Seehofer übt Realpolitik mit Russland

Moskau · Die Flüchtlingskrise in Europa, der Krieg in Syrien, der Ukraine-Konflikt: Horst Seehofers Besuch bei Kremlchef Wladimir Putin findet in schwierigen Zeiten statt. Trotzdem oder gerade deshalb begrüßen sich beide sehr freundlich.

Nun stehen sie sich also gegenüber, Wladimir Putin und Horst Seehofer . Dass ein deutscher Ministerpräsident vom russischen Präsidenten persönlich empfangen wird, ist keine Selbstverständlichkeit. Zugleich ist das Treffen für Seehofer heikel, denn die mediale Aufmerksamkeit zu Hause ist immens. Auch deshalb betont der bayrische Löwe zu Beginn des Gesprächs die zentrale Rolle Russlands: Ohne Moskau seien die Probleme der Welt nicht zu lösen. "Wir wollen mit ehrlichem Herzen unseren Beitrag leisten, dass wir in schwierigem politischem Umfeld wieder ein Stück Vertrauen und Normalität herstellen. Daran wollen wir mitwirken", versichert Seehofer. "Wir wissen um Ihre Haltung, Ihren Willen, viel für eine Normalisierung zu tun", erwidert Putin.

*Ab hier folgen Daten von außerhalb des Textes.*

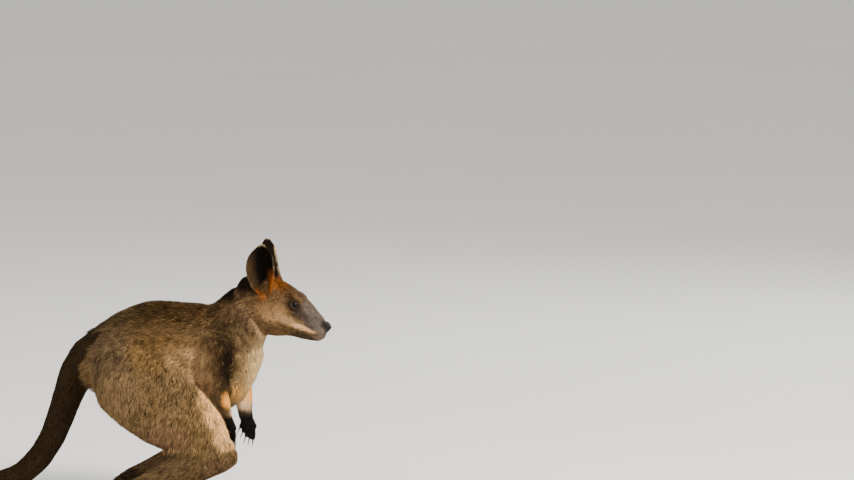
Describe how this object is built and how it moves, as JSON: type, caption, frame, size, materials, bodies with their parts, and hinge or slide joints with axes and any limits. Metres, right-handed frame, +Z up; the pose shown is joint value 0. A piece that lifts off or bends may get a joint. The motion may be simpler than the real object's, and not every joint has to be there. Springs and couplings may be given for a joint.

Wären die Zeiten normal, man könnte sagen: Es ist mehr als recht und billig, dass sich ein Ministerpräsident um die Interessen der Wirtschaft zu Hause kümmert und um einen Termin bei Putin bittet. Schließlich ist Russland wichtiger Handelspartner Bayerns, nicht nur wegen Siemens & Co. Doch die Zeiten sind nicht normal: Der Ukraine-Konflikt schwelt weiter, die Wirtschaftssanktionen gegen Russland wurden noch einmal verlängert. Die Syrien-Krise ist ungelöst, die Flüchtlingskrise in Europa deshalb ebenso. Zudem gab es kürzlich diplomatische Verwerfungen wegen russischer Falschmeldungen über eine angebliche Vergewaltigung einer 13-jährigen Russlanddeutschen in Berlin.

Seehofer hat dennoch ein großes Gastgeschenk für Putin im Gepäck: Er wirbt für eine möglichst rasche Lockerung oder gar ein Ende der Wirtschaftssanktionen . "Sie haben für uns in Bayern massive negative Rückwirkungen: für die bayerische Wirtschaft, auch für die bayerische Landwirtschaft." Auch die russische Wirtschaft habe Schaden genommen. "Und deshalb, glaube ich, sollte es im Interesse aller Beteiligten sein, dass wir in überschaubarer Zeit hier zu Veränderungen kommen. Und dafür werde ich werben." Putin dürfte derlei gerne hören.

Aber was verspricht sich Putin ansonsten vom Treffen mit Seehofer? Sucht der Präsident so etwas wie einen Verbündeten gegen Kanzlerin Angela Merkel? Dazu sagt die Führung in Moskau , das Treffen trage keinen "Verschwörungscharakter". Das hatte die Opposition dem CSU-Chef vorgeworfen: sich Putin anzubiedern, deutschen Interessen zu schaden, und Merkel in den Rücken zu fallen. Seehofer weist derlei Kritik zurück. "Jeder Ministerpräsident hat die verdammte Pflicht, sein Land überall auf der Welt zu vertreten." Mit "Machtspielen" habe das nichts zu tun.